When Billy’s father died in 1780, he inherited 200 acres of farm land and five sheep. But his mother would bestow on him something that would prove to be even more valuable.  From her mother, a woman named Mary Stout Jacocks, Tabitha Pearson had received a formula for making whiskey that she passed along to Billy.  As his descendant tells it:  “Billy improved the formula and began making a very smooth sipping whiskey from a corn-mash, filtered through charcoal made from hard sugar-maple wood, and aged in oak barrels.”  He found ready customers for Grandma’s whiskey from a local clientele.

That success also got him in trouble a second time with a church.   The members of the Padgett’s Creek Baptist Church greatly frowned upon drinking any alcoholic beverage.  Making and selling it were even worse.  Pearson was hauled before the Baptist elders in August 1791.  They recorded:  “Met in Church Meeting and Laboured with William Pearson about the principle of falling from Grace [i.e. making whiskey] & he held his principle and refused to go with the Church in their standing, and Excommunicated for the same & his hard Spirit with the Church”   Having been thrown out of two local church congregations, Pearson with his alleged “hard spirit” continued to make and sell hard spirits.

With the death of Mother Tabitha and increasingly rocky relations with wife Sarah, about 1812 Pearson organized a wagon train and headed over the Appalachian Mountains to Tennessee, taking his four older children with him.  Sarah stayed behind with the four youngest and eventually divorced Billy.  He bought land and settled at Big Flat Creek in what became Bedford County, not far from Lynchburg.  A true pioneer, Pearson is credited with building the fourth log cabin in the area, located at the foot of Bobo Hill, named for another pioneer, Washington T. Bobo.  The first log cabin built there was by James Gowen, a Virginian with ties to Martha Washington; the second was by Davey Crockett and the third was the Territorial Courthouse in what was then still Indian Territory.

Sources are quiet about Pearson’s subsequent activities, but the assumption must be that he farmed his land and continued to make whiskey via Grandma Jacock’s recipe and that once again it proved popular to a local client base.  The key to the formula was what has come to be known as “maple leaching.”  The whiskey was distilled from corn mash and then filtered through charcoal made from hard sugar-maple wood. The charcoal is shown above beings made.
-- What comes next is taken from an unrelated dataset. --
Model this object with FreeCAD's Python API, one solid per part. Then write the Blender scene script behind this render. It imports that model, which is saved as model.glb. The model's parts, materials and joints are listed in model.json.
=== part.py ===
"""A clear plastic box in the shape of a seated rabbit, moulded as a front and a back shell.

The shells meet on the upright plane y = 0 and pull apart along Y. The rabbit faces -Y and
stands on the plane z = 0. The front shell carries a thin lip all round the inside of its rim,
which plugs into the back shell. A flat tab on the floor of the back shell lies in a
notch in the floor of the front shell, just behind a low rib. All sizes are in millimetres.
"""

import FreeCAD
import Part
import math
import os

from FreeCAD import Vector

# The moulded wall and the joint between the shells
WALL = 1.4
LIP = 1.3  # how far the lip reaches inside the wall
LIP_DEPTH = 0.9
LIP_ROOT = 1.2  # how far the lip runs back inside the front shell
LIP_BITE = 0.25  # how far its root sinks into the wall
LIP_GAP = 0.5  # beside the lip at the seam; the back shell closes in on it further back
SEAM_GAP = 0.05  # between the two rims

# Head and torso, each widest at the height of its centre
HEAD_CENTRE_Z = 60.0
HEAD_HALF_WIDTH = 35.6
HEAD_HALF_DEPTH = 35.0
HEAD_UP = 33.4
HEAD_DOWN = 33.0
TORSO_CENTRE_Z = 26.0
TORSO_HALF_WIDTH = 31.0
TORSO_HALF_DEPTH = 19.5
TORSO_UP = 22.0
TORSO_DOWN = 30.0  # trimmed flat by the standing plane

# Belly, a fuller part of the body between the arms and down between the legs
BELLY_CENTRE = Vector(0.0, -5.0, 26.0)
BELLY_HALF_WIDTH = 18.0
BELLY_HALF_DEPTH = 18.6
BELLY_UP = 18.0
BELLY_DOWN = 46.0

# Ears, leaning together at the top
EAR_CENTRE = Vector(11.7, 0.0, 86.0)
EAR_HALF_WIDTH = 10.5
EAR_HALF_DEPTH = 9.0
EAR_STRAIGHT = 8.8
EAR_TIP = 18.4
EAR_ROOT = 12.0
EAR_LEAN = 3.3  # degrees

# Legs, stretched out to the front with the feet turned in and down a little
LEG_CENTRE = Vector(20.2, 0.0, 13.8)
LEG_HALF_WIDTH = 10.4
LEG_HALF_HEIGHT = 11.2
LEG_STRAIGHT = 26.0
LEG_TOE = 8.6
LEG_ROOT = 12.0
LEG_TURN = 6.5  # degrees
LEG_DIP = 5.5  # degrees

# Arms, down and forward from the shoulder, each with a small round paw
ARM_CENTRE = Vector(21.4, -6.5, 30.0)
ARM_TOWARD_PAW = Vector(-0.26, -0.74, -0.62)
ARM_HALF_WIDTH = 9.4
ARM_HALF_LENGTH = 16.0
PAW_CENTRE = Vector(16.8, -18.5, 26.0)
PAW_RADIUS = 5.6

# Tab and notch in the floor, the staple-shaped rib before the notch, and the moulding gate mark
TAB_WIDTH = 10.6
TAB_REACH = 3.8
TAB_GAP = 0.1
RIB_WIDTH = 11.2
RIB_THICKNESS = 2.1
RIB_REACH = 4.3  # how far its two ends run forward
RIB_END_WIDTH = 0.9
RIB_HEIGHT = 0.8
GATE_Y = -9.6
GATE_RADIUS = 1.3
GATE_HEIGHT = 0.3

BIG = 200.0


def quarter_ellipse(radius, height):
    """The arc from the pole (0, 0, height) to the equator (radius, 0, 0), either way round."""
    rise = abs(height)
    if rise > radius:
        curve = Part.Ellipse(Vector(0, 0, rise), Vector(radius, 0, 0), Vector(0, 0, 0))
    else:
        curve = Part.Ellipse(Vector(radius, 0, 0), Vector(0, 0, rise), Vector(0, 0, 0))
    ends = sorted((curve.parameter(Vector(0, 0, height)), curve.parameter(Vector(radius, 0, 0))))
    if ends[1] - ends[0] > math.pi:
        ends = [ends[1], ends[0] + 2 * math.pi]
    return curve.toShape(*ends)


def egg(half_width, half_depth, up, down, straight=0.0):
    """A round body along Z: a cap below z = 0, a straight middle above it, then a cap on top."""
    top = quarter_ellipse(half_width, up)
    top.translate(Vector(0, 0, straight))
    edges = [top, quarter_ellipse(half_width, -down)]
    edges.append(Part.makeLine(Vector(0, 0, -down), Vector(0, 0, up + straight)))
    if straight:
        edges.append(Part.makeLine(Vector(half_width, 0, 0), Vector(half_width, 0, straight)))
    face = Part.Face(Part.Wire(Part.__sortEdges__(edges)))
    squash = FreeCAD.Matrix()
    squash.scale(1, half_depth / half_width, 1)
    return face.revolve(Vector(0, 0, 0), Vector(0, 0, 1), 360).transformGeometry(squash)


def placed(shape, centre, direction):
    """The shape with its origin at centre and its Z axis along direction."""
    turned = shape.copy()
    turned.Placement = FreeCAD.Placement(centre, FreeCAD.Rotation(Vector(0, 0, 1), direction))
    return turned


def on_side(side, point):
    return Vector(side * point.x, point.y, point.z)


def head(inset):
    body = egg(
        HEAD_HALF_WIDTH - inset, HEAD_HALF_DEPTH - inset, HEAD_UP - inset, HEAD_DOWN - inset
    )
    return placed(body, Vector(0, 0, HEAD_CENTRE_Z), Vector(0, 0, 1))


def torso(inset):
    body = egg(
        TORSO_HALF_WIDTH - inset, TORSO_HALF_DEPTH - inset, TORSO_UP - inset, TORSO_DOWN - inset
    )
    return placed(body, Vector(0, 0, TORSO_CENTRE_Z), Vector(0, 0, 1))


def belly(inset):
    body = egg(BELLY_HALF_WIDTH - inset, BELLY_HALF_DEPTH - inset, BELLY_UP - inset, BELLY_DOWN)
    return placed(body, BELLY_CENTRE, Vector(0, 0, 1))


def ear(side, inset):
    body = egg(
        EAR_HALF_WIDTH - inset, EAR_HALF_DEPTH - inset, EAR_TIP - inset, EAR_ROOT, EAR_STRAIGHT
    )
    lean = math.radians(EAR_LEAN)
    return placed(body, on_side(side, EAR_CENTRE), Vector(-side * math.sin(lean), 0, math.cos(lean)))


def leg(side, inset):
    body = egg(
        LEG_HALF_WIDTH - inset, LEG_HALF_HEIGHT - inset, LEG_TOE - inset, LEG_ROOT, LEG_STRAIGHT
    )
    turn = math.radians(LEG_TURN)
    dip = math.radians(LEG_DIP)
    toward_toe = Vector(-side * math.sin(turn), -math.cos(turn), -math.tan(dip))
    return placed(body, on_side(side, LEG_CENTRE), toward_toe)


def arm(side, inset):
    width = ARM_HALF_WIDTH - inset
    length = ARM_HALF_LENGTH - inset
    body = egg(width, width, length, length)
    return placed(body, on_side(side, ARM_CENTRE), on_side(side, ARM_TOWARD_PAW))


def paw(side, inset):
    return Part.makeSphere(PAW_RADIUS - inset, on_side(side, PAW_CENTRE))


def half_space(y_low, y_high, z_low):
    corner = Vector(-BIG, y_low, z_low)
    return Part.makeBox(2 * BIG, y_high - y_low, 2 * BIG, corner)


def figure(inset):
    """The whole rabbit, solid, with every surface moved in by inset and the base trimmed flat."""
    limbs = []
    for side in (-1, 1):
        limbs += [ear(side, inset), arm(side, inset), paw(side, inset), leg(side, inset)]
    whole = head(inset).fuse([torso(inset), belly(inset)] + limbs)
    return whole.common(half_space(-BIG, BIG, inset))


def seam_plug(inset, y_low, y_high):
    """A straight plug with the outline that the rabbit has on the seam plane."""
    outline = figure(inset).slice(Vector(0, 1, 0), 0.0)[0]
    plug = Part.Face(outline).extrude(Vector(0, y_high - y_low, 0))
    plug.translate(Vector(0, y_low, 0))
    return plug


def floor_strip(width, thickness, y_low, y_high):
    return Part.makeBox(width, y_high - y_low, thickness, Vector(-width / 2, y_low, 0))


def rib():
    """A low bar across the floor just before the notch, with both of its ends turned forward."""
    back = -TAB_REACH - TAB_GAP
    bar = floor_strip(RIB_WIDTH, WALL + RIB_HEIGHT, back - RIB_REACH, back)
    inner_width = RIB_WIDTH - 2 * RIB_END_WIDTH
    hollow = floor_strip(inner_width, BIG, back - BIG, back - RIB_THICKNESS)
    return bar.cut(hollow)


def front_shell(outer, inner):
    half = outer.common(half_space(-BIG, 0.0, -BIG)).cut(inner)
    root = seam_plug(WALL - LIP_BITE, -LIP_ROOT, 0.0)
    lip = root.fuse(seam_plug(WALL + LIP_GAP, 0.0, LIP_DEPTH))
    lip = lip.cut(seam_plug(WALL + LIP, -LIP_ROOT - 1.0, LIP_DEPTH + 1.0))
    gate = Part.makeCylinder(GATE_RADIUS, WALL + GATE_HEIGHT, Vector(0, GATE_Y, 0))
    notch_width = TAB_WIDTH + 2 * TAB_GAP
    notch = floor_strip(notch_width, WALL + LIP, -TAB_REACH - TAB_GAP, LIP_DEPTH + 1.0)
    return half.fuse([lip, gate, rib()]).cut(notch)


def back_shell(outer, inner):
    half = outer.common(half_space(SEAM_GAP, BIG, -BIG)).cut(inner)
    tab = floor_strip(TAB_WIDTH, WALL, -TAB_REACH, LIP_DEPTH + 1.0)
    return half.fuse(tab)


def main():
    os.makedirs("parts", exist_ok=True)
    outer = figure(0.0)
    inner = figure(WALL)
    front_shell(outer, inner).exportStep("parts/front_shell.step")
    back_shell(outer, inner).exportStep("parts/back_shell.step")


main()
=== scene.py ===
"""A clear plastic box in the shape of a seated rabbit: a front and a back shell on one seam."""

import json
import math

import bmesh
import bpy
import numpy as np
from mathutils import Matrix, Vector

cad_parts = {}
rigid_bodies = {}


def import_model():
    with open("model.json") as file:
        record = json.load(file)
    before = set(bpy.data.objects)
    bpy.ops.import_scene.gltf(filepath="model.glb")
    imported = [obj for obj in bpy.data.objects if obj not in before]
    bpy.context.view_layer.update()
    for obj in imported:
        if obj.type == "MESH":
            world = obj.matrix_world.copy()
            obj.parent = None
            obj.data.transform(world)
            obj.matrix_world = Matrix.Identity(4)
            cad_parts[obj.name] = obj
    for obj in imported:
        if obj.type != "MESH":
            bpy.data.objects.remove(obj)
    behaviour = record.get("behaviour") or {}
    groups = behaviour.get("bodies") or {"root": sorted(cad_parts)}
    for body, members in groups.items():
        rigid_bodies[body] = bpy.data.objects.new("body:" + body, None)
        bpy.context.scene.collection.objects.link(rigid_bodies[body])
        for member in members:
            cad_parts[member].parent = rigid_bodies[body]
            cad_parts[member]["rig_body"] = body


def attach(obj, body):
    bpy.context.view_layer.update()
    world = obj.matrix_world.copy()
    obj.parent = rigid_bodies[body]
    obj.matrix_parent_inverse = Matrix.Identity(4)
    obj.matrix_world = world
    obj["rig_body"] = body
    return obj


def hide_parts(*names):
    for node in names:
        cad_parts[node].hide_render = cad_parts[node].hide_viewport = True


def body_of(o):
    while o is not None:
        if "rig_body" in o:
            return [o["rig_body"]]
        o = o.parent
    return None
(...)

The whiskey then was aged in oak barrels.  The charcoal leaching removed impurities, added color and some flavor, as did the oak barrels.  Grandma Jacocks was not the only one to discover this method.  Whiskey scholars say it also had been used early in Kentucky but had never caught on.
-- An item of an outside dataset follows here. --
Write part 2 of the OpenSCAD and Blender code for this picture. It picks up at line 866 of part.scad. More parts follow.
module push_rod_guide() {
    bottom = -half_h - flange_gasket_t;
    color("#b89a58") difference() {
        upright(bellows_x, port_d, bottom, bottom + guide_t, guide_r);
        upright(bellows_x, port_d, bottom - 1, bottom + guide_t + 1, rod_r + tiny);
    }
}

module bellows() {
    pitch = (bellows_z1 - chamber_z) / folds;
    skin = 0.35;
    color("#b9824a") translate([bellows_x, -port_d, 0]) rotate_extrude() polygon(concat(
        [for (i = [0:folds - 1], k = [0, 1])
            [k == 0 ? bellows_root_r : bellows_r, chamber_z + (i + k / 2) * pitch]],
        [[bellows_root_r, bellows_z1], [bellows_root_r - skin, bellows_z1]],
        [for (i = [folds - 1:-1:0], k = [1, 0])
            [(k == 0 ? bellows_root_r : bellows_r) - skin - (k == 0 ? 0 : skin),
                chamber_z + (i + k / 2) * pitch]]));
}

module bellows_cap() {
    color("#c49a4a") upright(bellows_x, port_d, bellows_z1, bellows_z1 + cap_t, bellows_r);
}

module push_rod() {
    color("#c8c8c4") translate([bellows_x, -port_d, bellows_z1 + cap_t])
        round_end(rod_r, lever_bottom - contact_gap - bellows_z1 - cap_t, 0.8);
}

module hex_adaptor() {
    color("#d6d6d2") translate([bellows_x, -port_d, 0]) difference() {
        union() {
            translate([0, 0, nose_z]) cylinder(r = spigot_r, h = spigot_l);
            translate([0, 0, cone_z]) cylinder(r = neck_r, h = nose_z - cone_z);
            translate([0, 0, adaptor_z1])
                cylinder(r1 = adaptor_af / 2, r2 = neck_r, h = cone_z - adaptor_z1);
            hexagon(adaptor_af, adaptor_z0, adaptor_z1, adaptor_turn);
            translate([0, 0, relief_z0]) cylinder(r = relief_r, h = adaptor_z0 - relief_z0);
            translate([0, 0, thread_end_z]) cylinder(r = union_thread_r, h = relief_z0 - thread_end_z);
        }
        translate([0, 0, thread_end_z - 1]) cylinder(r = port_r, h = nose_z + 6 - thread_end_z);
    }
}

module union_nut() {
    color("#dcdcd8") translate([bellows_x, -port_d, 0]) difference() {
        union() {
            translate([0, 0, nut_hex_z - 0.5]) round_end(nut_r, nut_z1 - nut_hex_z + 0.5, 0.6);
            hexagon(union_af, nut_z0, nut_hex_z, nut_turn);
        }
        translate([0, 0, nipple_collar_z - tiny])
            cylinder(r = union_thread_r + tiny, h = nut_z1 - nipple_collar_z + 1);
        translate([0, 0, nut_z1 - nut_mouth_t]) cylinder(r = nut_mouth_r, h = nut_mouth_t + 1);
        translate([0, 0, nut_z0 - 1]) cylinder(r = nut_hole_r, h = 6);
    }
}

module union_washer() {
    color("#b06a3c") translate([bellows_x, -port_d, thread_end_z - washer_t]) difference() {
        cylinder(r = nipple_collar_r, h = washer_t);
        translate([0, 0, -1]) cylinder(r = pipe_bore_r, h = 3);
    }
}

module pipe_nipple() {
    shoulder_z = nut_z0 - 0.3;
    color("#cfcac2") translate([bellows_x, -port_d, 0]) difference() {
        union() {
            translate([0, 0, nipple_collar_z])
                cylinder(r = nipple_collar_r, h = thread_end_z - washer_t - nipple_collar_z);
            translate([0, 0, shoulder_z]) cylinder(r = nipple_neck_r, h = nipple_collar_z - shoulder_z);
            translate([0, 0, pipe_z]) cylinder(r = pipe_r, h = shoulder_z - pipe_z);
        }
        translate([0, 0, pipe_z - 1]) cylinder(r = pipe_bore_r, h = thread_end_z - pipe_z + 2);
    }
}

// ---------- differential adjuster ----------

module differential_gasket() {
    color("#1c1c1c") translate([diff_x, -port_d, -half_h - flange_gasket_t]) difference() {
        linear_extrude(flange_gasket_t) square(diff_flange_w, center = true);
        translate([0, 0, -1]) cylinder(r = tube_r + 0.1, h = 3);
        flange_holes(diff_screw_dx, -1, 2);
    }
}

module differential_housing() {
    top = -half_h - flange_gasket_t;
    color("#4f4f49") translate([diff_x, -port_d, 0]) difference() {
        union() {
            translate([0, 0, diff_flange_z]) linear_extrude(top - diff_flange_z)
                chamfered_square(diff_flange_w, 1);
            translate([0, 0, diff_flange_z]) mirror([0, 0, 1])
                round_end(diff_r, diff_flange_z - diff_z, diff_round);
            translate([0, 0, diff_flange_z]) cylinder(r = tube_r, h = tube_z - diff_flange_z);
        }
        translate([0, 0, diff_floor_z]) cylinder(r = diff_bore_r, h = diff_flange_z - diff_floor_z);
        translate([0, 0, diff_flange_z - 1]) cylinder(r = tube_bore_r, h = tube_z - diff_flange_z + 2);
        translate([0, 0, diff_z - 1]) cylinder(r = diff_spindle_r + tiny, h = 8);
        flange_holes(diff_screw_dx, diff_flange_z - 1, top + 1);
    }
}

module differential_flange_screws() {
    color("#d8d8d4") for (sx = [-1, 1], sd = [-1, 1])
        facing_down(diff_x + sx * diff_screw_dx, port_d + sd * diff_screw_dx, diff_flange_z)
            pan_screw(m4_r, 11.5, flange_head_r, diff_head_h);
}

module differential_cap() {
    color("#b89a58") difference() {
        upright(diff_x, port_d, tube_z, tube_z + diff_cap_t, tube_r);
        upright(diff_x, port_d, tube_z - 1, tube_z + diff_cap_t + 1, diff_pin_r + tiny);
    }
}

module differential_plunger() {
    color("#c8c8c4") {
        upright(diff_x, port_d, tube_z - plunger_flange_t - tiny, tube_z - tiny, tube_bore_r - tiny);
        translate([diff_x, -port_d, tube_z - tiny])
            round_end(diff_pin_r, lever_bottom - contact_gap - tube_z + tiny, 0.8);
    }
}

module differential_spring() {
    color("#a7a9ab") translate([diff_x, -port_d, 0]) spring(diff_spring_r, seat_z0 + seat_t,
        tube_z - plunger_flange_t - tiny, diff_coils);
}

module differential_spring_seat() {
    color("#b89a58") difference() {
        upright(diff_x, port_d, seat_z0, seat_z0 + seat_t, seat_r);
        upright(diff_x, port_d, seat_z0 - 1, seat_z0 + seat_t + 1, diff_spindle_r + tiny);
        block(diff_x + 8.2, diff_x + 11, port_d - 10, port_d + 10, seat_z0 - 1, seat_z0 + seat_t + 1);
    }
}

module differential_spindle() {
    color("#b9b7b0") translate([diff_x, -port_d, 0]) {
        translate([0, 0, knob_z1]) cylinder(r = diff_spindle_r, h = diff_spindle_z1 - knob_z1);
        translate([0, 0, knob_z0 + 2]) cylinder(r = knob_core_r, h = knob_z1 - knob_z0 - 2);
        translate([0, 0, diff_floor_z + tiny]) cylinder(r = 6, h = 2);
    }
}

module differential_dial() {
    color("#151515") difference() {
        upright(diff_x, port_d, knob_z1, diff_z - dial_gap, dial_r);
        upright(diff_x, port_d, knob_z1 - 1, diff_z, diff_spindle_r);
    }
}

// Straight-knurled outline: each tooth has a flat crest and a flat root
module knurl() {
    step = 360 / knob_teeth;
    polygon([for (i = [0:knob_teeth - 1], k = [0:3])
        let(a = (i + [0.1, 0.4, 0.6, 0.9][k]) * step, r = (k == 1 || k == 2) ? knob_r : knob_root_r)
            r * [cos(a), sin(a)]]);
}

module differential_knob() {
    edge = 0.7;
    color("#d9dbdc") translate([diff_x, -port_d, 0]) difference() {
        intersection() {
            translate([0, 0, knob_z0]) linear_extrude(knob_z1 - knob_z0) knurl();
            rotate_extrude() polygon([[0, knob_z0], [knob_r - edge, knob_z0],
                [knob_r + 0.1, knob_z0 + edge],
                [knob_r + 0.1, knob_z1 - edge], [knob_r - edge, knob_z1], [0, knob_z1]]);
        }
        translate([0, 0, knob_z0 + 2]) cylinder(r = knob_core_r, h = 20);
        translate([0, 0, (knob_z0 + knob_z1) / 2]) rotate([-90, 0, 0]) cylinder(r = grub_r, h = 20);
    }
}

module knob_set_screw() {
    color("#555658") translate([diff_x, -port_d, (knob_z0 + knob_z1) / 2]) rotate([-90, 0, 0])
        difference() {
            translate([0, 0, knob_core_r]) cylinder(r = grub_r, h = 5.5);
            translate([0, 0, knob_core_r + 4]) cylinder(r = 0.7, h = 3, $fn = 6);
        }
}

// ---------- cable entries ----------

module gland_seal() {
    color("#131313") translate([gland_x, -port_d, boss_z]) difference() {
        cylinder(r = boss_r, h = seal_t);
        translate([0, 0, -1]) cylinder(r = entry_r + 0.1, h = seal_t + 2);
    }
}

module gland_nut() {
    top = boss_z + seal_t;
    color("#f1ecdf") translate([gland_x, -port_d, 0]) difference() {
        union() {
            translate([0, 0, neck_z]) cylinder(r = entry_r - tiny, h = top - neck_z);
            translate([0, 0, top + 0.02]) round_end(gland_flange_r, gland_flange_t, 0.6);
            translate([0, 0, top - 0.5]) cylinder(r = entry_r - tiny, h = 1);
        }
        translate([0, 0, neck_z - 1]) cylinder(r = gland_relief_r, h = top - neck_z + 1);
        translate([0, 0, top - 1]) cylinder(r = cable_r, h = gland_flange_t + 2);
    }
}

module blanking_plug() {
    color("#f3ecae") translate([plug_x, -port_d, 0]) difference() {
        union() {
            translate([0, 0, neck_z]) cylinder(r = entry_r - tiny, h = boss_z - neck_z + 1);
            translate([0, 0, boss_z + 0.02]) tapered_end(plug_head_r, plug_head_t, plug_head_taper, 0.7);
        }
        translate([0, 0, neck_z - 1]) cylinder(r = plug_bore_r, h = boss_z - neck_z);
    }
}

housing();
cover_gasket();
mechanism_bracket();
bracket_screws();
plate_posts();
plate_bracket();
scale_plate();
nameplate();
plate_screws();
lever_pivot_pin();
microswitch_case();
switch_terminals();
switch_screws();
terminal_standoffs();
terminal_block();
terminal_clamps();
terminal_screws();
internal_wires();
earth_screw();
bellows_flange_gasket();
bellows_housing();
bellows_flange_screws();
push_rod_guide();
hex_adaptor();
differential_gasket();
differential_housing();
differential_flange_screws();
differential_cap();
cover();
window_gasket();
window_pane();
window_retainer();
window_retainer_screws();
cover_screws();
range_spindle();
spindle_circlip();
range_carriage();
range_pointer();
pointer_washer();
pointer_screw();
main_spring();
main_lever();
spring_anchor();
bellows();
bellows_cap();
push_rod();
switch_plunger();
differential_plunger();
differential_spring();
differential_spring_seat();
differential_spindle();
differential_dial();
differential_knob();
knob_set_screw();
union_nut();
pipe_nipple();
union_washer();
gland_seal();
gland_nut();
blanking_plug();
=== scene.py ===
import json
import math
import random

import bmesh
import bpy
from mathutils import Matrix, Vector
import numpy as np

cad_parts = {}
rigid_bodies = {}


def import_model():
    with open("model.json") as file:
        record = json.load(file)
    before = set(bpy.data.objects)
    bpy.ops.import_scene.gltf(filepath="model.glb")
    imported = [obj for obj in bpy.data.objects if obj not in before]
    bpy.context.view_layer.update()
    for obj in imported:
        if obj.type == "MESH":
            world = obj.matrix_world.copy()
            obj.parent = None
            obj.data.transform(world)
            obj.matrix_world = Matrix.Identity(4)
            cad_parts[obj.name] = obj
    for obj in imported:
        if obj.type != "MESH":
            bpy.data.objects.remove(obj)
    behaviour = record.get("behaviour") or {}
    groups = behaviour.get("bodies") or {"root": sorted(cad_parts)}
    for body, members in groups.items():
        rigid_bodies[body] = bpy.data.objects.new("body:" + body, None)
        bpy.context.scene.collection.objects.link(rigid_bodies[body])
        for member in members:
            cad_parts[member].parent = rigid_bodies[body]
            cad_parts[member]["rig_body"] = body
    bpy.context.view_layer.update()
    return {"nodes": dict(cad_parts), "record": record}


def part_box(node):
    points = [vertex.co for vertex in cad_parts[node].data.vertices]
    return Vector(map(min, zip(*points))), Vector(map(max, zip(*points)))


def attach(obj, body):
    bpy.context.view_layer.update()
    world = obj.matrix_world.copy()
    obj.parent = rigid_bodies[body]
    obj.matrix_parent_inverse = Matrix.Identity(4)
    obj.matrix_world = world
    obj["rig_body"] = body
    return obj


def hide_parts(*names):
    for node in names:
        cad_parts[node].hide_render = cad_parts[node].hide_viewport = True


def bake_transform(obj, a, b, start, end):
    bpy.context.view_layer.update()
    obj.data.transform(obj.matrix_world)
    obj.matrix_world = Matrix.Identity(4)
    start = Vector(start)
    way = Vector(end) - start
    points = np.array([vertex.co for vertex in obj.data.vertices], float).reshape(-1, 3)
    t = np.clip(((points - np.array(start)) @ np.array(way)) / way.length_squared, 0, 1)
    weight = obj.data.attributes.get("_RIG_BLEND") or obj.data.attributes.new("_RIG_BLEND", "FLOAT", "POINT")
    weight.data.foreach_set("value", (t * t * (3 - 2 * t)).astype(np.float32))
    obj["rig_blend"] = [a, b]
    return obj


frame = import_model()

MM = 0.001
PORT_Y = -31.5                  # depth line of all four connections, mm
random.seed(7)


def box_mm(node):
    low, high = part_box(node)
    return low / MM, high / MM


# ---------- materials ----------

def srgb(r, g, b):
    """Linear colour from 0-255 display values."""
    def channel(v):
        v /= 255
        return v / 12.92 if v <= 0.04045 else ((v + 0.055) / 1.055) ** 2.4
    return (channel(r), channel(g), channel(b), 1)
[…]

About 1925, at 63 years old, Pearson sold his whiskey formula to a local distiller named Alfred Eaton.   Eaton with a partner had been operating a still near Lynchburg at Cave Spring, shown here, and immediately began using the leaching process, filtering his whiskey through sugar maple charcoal.   When Jack Daniels in 1865 moved his still house to Cave Spring Hollow, he shared the spring water with Eaton.  The flow that came from the cave was sterile, had no iron content, and was a consistent 56 degrees — perfect for making good whiskey.  Daniels eventually also bought Grandma Jacock’s recipe from Eaton — and never looked back.

Meanwhile William “Billy” Pearson had died in October of 1844 at the age of 83.  He was buried in what was called a “rock box” in a wire-and-wooden fenced area, shown here, at the foot of Bobo Hill, at the intersection of two local roads north of Lynchburg.  Pearson’s broken gravestone is shown below.  A son and other family members also have been buried at what is known today as Old Pearson Cemetery.
Over the years several claims have been made about teaching Jack Daniel how to make whiskey.  [See my post on Hop Lee, April 2014.]  Some validation of the Pearson family claim about grandma’s recipe can be found in a letter on Jack Daniels letterhead to a Pearson descendant, dated September 26, 2003.  The letter was written by Joe Rossman, director of the Daniel’s Visitor Center in Lynchburg.  In it Rossman says:  “If your Billy Pearson did indeed sell his grandmother’s recipe for making whiskey to Alfred Eaton, then the Lincoln County Process” using sugar maple charcoal, which in the hollow is now called our “charcoal mellowing process,” has an even more fascinating history than some of us have imagine.  And Mrs. Mary Stout (Jacocks) of Bucks County, PA, deserves to be warmly remembered for her early distilling skills back in the mid-1700s.”
The Jack Daniels letterhead, shown here, features the motto:  “Whiskey made as our fathers made it.”  Perhaps it should be amended to say:  “Whiskey as Billy’ Pearson’s grandma made it.”

Note:  Elton Pearson of Toluca, Illinois, was the man to whom the Daniels Company letter was sent.  Pearson in 1926 wrote the material quoted directly in several instances in this post.  He was a descendant of Billy Pearson, an ancestor whom Elton called “A colorful character.”  The drawing of Billy that opens this post is from a website that contains Pearson’s biography of that pioneer whiskey man.